The five-judge Constitution bench, hearing the Ram Janmabhoomi-Babri Masjid title suit dispute, suffered its first casualty on the maiden day of its hearing.

One of the judges bowed out after an SC order of 1997 showed that he had appeared in a case related to the Ayodhya suit. Justice UU Lalit will now be replaced on the five-judge bench that will meet on January 29.

On the next date, the SC will fix a time-schedule to hear the case. The Registry of the court will inspect the documents and report whether the case is ripe to be heard.

The exercise will be a mammoth task considering the fact that over 20,000 pages of documents in several languages need to be translated into English. Then give it to the relevant parties to kickstart the hearing on the 14 cross appeals against the decision passed by Allahabad High Court on September 30, 2010.

Even as the hearing of the case was on, bus loads of people arrived outside the SC chanting slogans in favour of Ram Mandir.

In CJI's courtroom, seconds after CJI and the other four judges – Justices SA Bobde, NV Ramana, UU Lalit, and DY Chandrachud took their seats, senior advocate Rajeev Dhavan appearing for a Muslim party flagged two preliminary objections. One related to Justice UU Lalit's continuation on the bench and the other on the decision taken by CJI on the administrative side to constitute a Constitution Bench in the case.
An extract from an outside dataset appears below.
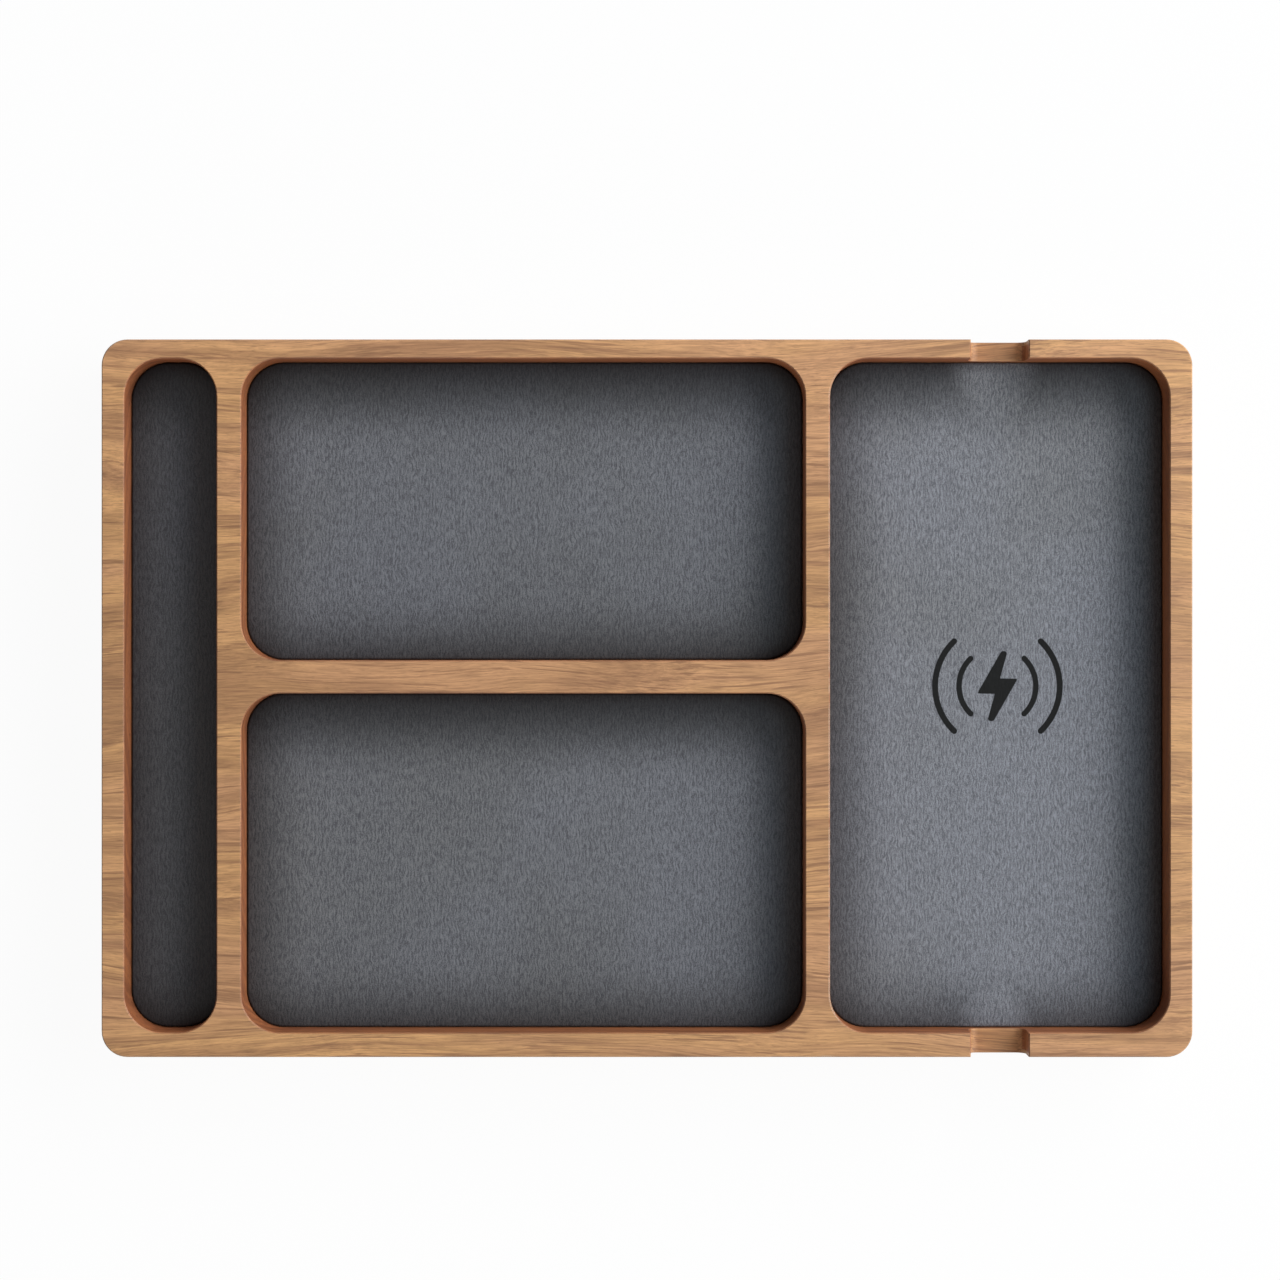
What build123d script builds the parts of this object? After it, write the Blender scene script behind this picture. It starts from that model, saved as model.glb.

Dhavan shared an order passed by the SC on November 20, 1997 in a contempt petition titled Mohd Aslam Bhure v Kalyan Singh & Others where Justice Lalit (then a practicing lawyer in SC) had appeared for one of the contemners which included Kalyan Singh, the then chief minister of Uttar Pradesh.

Dhavan had no objection to Justice Lalit continuing on the bench but felt it to be his duty to inform the Court.
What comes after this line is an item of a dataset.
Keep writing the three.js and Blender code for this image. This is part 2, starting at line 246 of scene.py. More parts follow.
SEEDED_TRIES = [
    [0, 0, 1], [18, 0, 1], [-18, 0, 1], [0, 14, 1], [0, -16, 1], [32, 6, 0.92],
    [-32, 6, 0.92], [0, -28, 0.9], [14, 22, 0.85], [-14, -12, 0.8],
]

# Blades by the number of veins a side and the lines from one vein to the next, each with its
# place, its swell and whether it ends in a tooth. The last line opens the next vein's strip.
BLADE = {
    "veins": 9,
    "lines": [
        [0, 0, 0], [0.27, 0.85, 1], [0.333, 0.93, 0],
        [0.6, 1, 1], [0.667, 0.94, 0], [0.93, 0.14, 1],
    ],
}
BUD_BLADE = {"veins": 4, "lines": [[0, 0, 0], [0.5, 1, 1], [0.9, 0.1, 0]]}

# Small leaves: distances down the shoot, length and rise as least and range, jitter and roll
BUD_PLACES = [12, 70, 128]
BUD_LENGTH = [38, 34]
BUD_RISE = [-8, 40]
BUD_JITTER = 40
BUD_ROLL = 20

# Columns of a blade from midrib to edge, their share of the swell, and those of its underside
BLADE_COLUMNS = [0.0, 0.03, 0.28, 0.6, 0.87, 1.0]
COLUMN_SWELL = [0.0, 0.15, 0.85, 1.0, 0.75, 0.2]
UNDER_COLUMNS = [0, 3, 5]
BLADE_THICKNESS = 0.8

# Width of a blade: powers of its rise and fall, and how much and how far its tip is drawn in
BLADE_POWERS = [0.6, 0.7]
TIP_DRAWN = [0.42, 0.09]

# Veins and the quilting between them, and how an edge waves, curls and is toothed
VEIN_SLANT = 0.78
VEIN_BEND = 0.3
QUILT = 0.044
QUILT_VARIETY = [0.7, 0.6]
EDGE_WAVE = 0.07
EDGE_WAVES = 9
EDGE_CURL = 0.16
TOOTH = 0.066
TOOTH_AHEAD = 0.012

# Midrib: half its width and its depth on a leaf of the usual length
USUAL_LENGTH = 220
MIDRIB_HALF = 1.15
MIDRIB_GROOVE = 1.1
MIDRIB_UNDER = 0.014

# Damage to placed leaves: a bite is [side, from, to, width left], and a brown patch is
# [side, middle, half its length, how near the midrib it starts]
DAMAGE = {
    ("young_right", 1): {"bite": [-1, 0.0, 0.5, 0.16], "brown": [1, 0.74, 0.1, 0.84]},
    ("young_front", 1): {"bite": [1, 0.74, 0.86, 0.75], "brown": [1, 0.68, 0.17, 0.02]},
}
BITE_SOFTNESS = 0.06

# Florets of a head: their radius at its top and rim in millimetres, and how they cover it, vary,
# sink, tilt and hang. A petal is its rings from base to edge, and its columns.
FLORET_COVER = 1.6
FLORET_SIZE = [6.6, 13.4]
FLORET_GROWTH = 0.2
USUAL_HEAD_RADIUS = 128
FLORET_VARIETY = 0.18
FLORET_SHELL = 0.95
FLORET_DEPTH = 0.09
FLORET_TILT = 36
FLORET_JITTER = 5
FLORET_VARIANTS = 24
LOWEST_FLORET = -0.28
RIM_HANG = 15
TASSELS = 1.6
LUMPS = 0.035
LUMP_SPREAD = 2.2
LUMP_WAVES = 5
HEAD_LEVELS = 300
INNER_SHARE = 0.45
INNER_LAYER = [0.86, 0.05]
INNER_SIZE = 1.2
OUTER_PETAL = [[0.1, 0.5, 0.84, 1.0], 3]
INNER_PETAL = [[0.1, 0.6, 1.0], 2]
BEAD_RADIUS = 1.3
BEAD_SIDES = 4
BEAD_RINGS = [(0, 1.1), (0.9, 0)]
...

CJI consulted Justice Lalit on the bench who conveyed his disinclination to continue further. Justice Lalit admitted that he had appeared for one of the contemners in the contempt petition. Since the decision of recusal is that of the judge alone, CJI was left with no option but to accept the decision taken by Justice Lalit. Dhavan later apologised but the Court remarked, "Don't be sorry, It's simple assertion of facts."

But the other objection on formation of a Constitution Bench was dismissed by CJI. Since a judicial order of September 27, 2018 had refused to constitute a Constitution Bench in the matter, Dhavan urged CJI to consider passing a judicial order forming a five-judge bench instead of issuing an administrative order.

Justice Gogoi cited Order VI, Rule 1 of the Supreme Court Rules which gives power to CJI to constitute a bench of "minimum" two judges to hear matters in SC. This rule did not specify a maximum limit. "The requirement is minimum numerical date of two and it's always for CJI to decide the strength of the bench having regard to various facts and circumstances which cannot be delineated or set out. This is why a five-judge bench was constituted which in no way contradicts the order of the three-judge bench (on September 27)," CJI said.

He also referred to a note prepared by the SC Secretary General which showed the unprecedented nature of a case so bulky in documents and so exhaustive involving 120 issues to be determined that needed a five-judge bench. Senior advocate Harish Salve appearing for the Hindu parties supported the CJI saying, "A constitutional question must be decided by a bench of five judges."